Aim – Copy out each line that includes the word "Identity".

Data for the task –
------------------------------------------------------------------------

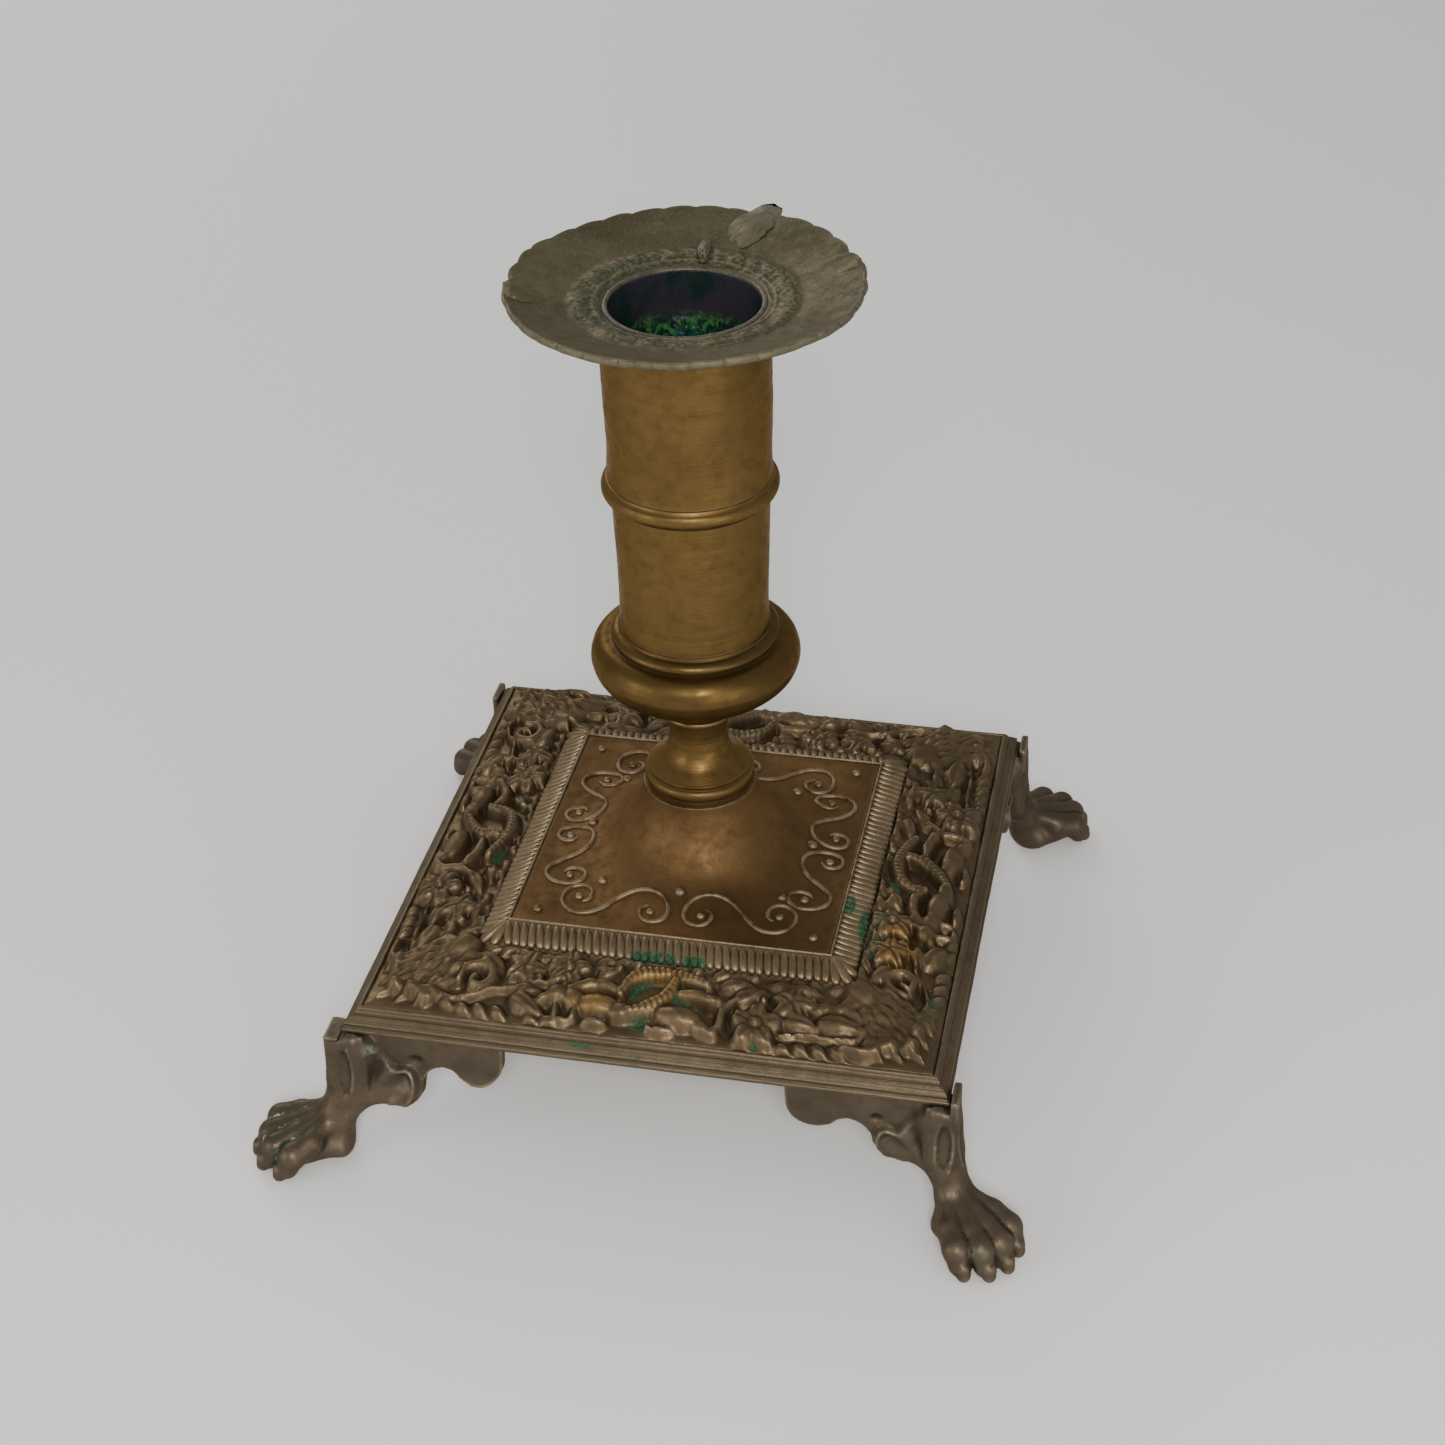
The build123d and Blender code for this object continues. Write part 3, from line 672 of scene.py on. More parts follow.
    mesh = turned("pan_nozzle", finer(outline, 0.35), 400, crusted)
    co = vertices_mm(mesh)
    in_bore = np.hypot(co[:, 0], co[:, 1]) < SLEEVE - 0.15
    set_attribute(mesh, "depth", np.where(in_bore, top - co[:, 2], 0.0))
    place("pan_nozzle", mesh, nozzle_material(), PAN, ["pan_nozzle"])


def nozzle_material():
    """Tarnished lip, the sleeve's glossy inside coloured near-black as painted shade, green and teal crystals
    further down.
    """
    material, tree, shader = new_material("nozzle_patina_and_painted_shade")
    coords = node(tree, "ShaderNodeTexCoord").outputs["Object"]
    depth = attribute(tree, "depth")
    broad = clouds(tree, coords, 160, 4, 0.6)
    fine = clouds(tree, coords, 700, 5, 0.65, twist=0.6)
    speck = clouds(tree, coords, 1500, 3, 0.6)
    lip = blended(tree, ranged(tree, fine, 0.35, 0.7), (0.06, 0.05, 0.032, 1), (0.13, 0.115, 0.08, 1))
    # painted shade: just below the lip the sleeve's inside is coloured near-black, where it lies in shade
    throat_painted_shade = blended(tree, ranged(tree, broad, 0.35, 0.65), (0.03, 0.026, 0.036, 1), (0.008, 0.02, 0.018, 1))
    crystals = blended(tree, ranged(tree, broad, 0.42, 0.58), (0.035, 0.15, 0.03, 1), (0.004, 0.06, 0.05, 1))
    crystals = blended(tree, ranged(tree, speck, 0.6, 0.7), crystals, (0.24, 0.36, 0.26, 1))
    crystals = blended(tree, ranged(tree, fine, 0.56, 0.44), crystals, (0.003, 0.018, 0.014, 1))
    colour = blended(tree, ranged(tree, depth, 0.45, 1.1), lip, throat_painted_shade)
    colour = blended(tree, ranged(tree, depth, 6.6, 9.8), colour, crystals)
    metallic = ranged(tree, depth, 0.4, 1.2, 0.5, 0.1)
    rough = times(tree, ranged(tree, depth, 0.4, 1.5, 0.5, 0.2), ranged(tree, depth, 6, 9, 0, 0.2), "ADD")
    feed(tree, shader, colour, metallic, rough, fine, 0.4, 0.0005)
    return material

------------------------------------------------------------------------

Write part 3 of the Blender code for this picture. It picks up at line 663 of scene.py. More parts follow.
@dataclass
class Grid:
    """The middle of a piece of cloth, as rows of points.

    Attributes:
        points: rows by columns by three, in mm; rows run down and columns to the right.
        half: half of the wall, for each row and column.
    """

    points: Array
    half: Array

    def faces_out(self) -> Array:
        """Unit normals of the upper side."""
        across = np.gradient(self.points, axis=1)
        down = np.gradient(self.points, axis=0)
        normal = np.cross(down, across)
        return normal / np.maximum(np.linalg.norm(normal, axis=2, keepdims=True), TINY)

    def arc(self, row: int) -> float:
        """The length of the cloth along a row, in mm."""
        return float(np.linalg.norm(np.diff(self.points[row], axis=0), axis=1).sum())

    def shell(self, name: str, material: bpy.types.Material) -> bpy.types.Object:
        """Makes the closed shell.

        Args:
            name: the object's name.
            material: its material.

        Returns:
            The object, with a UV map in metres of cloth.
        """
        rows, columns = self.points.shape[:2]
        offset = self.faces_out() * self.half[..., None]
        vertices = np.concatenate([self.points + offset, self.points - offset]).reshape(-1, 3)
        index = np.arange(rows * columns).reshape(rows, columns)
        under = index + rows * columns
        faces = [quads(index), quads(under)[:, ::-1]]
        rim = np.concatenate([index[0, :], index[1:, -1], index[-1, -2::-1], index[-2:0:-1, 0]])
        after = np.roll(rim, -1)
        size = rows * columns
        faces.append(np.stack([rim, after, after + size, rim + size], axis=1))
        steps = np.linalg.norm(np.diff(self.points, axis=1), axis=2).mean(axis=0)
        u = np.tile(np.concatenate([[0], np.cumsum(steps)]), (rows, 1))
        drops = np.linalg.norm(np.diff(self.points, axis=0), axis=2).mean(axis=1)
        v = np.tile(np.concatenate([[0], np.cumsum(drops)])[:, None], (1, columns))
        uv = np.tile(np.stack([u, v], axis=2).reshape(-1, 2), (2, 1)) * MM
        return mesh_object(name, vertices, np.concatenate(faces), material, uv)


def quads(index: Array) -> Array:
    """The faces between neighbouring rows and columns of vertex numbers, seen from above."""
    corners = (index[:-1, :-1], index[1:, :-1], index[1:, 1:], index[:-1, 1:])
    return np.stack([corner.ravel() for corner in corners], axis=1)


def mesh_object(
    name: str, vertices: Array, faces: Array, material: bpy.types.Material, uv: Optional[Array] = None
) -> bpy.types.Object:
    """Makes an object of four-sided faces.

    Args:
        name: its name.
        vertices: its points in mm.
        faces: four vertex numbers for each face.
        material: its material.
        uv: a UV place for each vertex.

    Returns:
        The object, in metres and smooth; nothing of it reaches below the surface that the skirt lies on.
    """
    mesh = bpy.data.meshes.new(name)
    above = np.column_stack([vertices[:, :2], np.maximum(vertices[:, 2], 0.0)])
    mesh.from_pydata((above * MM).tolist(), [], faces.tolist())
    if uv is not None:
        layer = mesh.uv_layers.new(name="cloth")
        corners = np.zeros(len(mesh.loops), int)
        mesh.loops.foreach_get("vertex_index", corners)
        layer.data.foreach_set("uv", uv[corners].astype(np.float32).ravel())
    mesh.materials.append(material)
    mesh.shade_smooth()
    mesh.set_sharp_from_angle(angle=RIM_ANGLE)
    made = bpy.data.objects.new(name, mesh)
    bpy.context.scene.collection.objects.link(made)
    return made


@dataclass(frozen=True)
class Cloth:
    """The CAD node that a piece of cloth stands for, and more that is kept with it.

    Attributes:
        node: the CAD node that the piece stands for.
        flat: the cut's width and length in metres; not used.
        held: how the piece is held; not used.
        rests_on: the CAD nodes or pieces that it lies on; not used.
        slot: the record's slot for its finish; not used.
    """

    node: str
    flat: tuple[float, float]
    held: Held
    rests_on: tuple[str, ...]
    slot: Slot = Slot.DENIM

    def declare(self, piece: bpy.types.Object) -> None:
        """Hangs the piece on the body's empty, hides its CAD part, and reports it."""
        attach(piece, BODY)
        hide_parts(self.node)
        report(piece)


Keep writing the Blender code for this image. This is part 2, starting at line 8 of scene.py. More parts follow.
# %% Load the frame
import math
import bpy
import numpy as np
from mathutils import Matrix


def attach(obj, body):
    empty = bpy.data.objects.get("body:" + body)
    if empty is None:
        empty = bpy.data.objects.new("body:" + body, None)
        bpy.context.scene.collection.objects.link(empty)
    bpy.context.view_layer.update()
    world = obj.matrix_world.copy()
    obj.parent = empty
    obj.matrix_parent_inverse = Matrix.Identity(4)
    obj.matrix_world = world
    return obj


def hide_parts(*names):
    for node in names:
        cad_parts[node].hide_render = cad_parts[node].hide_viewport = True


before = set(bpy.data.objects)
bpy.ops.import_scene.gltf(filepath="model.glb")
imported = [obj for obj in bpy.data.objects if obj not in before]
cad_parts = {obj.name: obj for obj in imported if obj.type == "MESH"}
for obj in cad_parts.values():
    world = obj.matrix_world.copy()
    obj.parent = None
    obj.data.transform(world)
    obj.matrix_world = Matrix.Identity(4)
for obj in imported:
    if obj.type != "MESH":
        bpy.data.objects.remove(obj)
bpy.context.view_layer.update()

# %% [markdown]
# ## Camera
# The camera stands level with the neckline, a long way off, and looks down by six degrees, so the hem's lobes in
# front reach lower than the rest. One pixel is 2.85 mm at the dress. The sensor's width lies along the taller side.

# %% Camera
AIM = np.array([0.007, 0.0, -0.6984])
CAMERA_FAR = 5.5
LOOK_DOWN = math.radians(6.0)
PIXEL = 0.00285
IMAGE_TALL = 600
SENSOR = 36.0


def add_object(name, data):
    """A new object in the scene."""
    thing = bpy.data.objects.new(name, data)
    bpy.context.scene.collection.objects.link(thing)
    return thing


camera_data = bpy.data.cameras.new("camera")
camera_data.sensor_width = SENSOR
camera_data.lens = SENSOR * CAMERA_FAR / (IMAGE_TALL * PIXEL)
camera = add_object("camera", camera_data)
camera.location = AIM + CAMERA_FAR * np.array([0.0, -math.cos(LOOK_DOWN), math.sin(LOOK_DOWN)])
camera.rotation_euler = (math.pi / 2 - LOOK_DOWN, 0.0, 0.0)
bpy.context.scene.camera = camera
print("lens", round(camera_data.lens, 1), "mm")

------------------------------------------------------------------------

Expected output –
    obj.matrix_parent_inverse = Matrix.Identity(4)
    obj.matrix_world = Matrix.Identity(4)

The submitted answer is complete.